[COLLECTED DATA]
━━━━━━━━━━━━━━━━━━━━━━━━━━━━━━
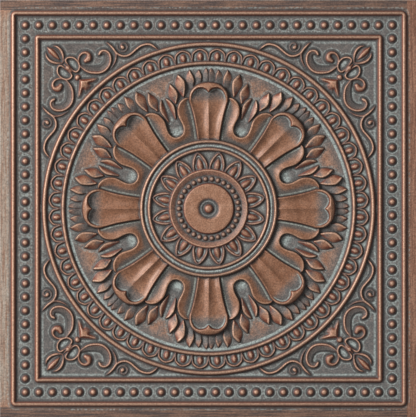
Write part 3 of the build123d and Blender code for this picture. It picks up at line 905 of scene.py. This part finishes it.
class Nodes:
    """Short calls that add the nodes of one material."""

    def __init__(self, name):
        self.material = bpy.data.materials.new(name)
        self.material.use_nodes = True
        self.tree = self.material.node_tree
        self.shader = self.tree.nodes["Principled BSDF"]

    def set(self, socket, value):
        """Links another node's output to a socket, or sets the socket's own value."""
        if isinstance(value, bpy.types.NodeSocket):
            self.tree.links.new(value, socket)
        else:
            socket.default_value = value

    def attribute(self, name):
        """The value of one of the mesh's maps."""
        node = self.tree.nodes.new("ShaderNodeAttribute")
        node.attribute_name = name
        return node.outputs["Fac"]

    def place(self, scale=(1.0, 1.0, 1.0)):
        """The place on the tile in metres, stretched along its axes."""
        source = self.tree.nodes.new("ShaderNodeTexCoord")
        mapping = self.tree.nodes.new("ShaderNodeMapping")
        mapping.inputs["Scale"].default_value = scale
        self.tree.links.new(source.outputs["Object"], mapping.inputs["Vector"])
        return mapping.outputs["Vector"]

    def coordinates(self):
        """The place on the tile along x and along y, in metres."""
        source = self.tree.nodes.new("ShaderNodeTexCoord")
        split = self.tree.nodes.new("ShaderNodeSeparateXYZ")
        self.tree.links.new(source.outputs["Object"], split.inputs["Vector"])
        return split.outputs["X"], split.outputs["Y"]

    def noise(self, vector, scale, detail, roughness):
        """A cloudy pattern between 0 and 1, finer for a larger scale."""
        node = self.tree.nodes.new("ShaderNodeTexNoise")
        self.set(node.inputs["Vector"], vector)
        node.inputs["Scale"].default_value = scale
        node.inputs["Detail"].default_value = detail
        node.inputs["Roughness"].default_value = roughness
        return node.outputs["Fac"]

    def math(self, operation, first, second=0.0):
        """The result of one operation on two numbers."""
        node = self.tree.nodes.new("ShaderNodeMath")
        node.operation = operation
        self.set(node.inputs[0], first)
        self.set(node.inputs[1], second)
        return node.outputs[0]

    def times(self, first, second):
        """The product of two numbers."""
        return self.math("MULTIPLY", first, second)

    def ramp(self, value, low, high, new_low=0.0, new_high=1.0):
        """A smooth change from one new value to the other while the given one goes from low to high."""
        node = self.tree.nodes.new("ShaderNodeMapRange")
        node.interpolation_type = "SMOOTHSTEP"
        self.set(node.inputs["Value"], value)
        node.inputs["From Min"].default_value = low
        node.inputs["From Max"].default_value = high
        node.inputs["To Min"].default_value = new_low
        node.inputs["To Max"].default_value = new_high
        return node.outputs["Result"]

    def mix(self, share, first, second, blend_type="MIX"):
        """The first colour with a share of the second laid over it."""
        node = self.tree.nodes.new("ShaderNodeMix")
        node.data_type = "RGBA"
        node.blend_type = blend_type
        self.set(node.inputs["Factor"], share)
        self.set(node.inputs["A"], first)
        self.set(node.inputs["B"], second)
        return node.outputs["Result"]


def patina_material():
    """Copper-coloured paint on satin PVC, bright on the crests with a painted highlight, with grey and
    verdigris in the hollows, and painted light and shade on the flange.
    """
    nodes = Nodes("antique_copper_paint")
    noise = nodes.noise
    attribute = nodes.attribute
    ramp = nodes.ramp
    mix = nodes.mix
    times = nodes.times
    place = nodes.place()
    grain = noise(place, 520.0, 3.0, 0.7)
    speckle = noise(place, 330.0, 2.0, 0.6)
    mottle = noise(place, 110.0, 4.0, 0.6)
    cloud = noise(place, 18.0, 3.0, 0.5)
    streaks_along_y = noise(nodes.place((1.0, 0.05, 1.0)), 420.0, 3.0, 0.6)
    streaks_along_x = noise(nodes.place((0.05, 1.0, 1.0)), 420.0, 3.0, 0.6)
    bloom = attribute("bloom")
    x, y = nodes.coordinates()
    to_lower_right = nodes.math("SUBTRACT", x, y)
    off_middle = nodes.math("ABSOLUTE", y)

    # Grey-brown field, paler to the lower right, and copper wherever it is polished
    field = mix(ramp(mottle, 0.35, 0.65), *field_paint)
    field = mix(ramp(cloud, 0.48, 0.72, 0.0, 0.5), field, field_warm_cloud)
    field = mix(ramp(to_lower_right, -0.4, 0.25, 0.0, 0.45), field, field_pale_side)
    copper = mix(ramp(mottle, 0.35, 0.68), *copper_paint)
    copper = mix(ramp(cloud, 0.4, 0.65, 0.0, 0.5), copper, copper_cloud)
    worn_polish = nodes.math("ADD", attribute("polish"), times(nodes.math("SUBTRACT", grain, 0.5), 0.7))
    colour = mix(ramp(worn_polish, 0.05, 0.9), field, copper)

    # The flange is streaked along its length and greyer above and below; its pale left side is partly
    # painted light and its red right side partly painted shade
    left = mix(ramp(streaks_along_y, 0.38, 0.62), *left_flange_streaks_and_painted_light)
    right = mix(ramp(streaks_along_y, 0.38, 0.62), *right_flange_streaks_and_painted_shade)
    ends = mix(ramp(streaks_along_x, 0.38, 0.62), *end_flange_paint)
    colour = mix(ramp(off_middle, flange_edge, flange_edge + flange_fade), colour, ends)
    on_left = ramp(x, -flange_edge, -flange_edge - flange_fade)
    on_left = times(on_left, ramp(off_middle, *left_flange_end[::-1]))
    colour = mix(on_left, colour, left)
    colour = mix(ramp(x, flange_edge, flange_edge + flange_fade), colour, right)

    # Verdigris: a fringe round the raised forms, the blooms in the hollows and the pale line
    verdigris = times(attribute("fringe"), ramp(speckle, 0.42, 0.6, 0.05, 0.8))
    verdigris = times(verdigris, ramp(cloud, 0.35, 0.65, 0.3, 1.0))
    laid = times(ramp(bloom, 0.1, 0.8), ramp(speckle, 0.36, 0.56, 0.4, 1.0))
    laid = times(laid, ramp(to_lower_right, -0.3, 0.3, 0.8, 1.4))
    pale_line = times(ramp(x, *pale_line_left), ramp(x, *pale_line_right[::-1]))
    pale_line = times(pale_line, ramp(off_middle, *pale_line_ends[::-1]))
    pale_line = times(pale_line, ramp(speckle, 0.36, 0.56, 0.3, 0.7))
    laid = nodes.math("MAXIMUM", laid, pale_line)
    colour = mix(nodes.math("MAXIMUM", verdigris, laid), colour, pale_verdigris)

    # Rusty flanks, crests rubbed bright with a painted highlight, dark hollows, stains with painted shade
    # on beads that run from left to right, and the plain back
    colour = mix(ramp(attribute("slope"), 0.3, 0.8, 0.0, 0.9), colour, rusty_flank)
    colour = mix(ramp(attribute("crest"), 0.55, 1.5), colour, crest_rub_and_painted_highlight)
    foot = times(attribute("foot"), ramp(bloom, 0.6, 0.2))
    crevice = ramp(attribute("crevice"), 0.05, 0.5, 0.0, 0.8)
    colour = mix(nodes.math("MAXIMUM", crevice, times(foot, 0.75)), colour, dark_crevice)
    colour = mix(times(attribute("stain_and_painted_shade"), 0.95), colour, dark_stain_and_painted_shade)
    colour = mix(attribute("back"), colour, bare_back)

    # A fine speckle over all of it, duller on the petals
    speck = ramp(grain, 0.3, 0.7)
    shade = mix(speck, *plain_speckle)
    shade = mix(attribute("petals"), shade, mix(speck, *petal_speckle))
    nodes.set(nodes.shader.inputs["Base Color"], mix(1.0, colour, shade, "MULTIPLY"))
    rough = nodes.math("ADD", ramp(worn_polish, 0.0, 1.0, 0.62, 0.42), times(grain, 0.1))
    nodes.set(nodes.shader.inputs["Roughness"], rough)
    nodes.set(nodes.shader.inputs["Metallic"], ramp(worn_polish, 0.2, 1.0, 0.0, 0.12))
    bump = nodes.tree.nodes.new("ShaderNodeBump")
    bump.inputs["Strength"].default_value = 0.45
    bump.inputs["Distance"].default_value = 0.0004
    nodes.set(bump.inputs["Height"], nodes.math("ADD", grain, mottle))
    nodes.set(nodes.shader.inputs["Normal"], bump.outputs["Normal"])
    return nodes.material


def plain_material(name, colour, roughness):
    """A material of one colour."""
    nodes = Nodes(name)
    nodes.shader.inputs["Base Color"].default_value = colour
    nodes.shader.inputs["Roughness"].default_value = roughness
    return nodes.material


def add_piece(name, mesh, material):
    """Adds a mesh with its material to the scene."""
    mesh.materials.append(material)
    return add_object(name, mesh)


def add_area_light(name, place, size, power):
    """Adds a square soft light that shines at the middle of the tile."""
    light = bpy.data.lights.new(name, "AREA")
    light.size = size
    light.energy = power
    lamp = add_object(name, light)
    lamp.location = place
    lamp.rotation_euler = (-mathutils.Vector(place)).to_track_quat("-Z", "Y").to_euler()


sheet = add_piece("ceiling_tile_sheet", sheet_mesh(), patina_material())
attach(sheet, "root")
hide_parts("moulded_sheet")

# Floor, light and camera, in metres. The camera hangs high, so that perspective hardly shows
floor_half = 4.0
key_place = (-3.5, 1.56, 2.88)
key_size = 1.6
key_power = 302.0
world_strength = 0.34
camera_place = (-0.0009, 0.0002, 6.0)
view_width = 0.601
sensor_width = 36.0

floor_points = floor_half * np.array([(-1, -1, 0), (1, -1, 0), (1, 1, 0), (-1, 1, 0)])
floor = add_piece("studio_floor", new_mesh("studio_floor", floor_points, np.array([(0, 1, 2, 3)])),
                  plain_material("pale_floor", linear(226, 224, 220), 0.8))

add_area_light("key", key_place, key_size, key_power)
world = bpy.data.worlds.new("studio")
world.use_nodes = True
background = world.node_tree.nodes["Background"]
background.inputs["Color"].default_value = (1.0, 1.0, 1.0, 1.0)
background.inputs["Strength"].default_value = world_strength
bpy.context.scene.world = world

lens = bpy.data.cameras.new("camera")
lens.sensor_fit = "HORIZONTAL"
lens.sensor_width = sensor_width
lens.lens = sensor_width * camera_place[2] / view_width
camera = add_object("camera", lens)
camera.location = camera_place
bpy.context.scene.camera = camera
bpy.context.scene.view_settings.view_transform = "Standard"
━━━━━━━━━━━━━━━━━━━━━━━━━━━━━━
[WHAT YOU WILL DO] Copy out only the lines running from the beginning of the data to the line with "calls that add", both ends included.

[IN RESPONSE]
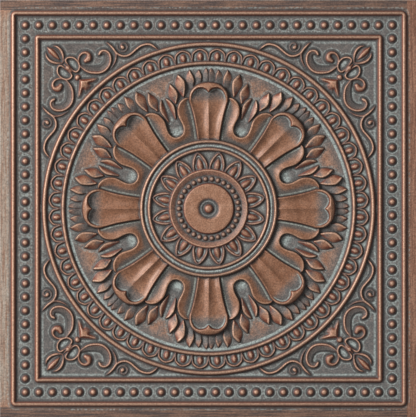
Write part 3 of the build123d and Blender code for this picture. It picks up at line 905 of scene.py. This part finishes it.
class Nodes:
    """Short calls that add the nodes of one material."""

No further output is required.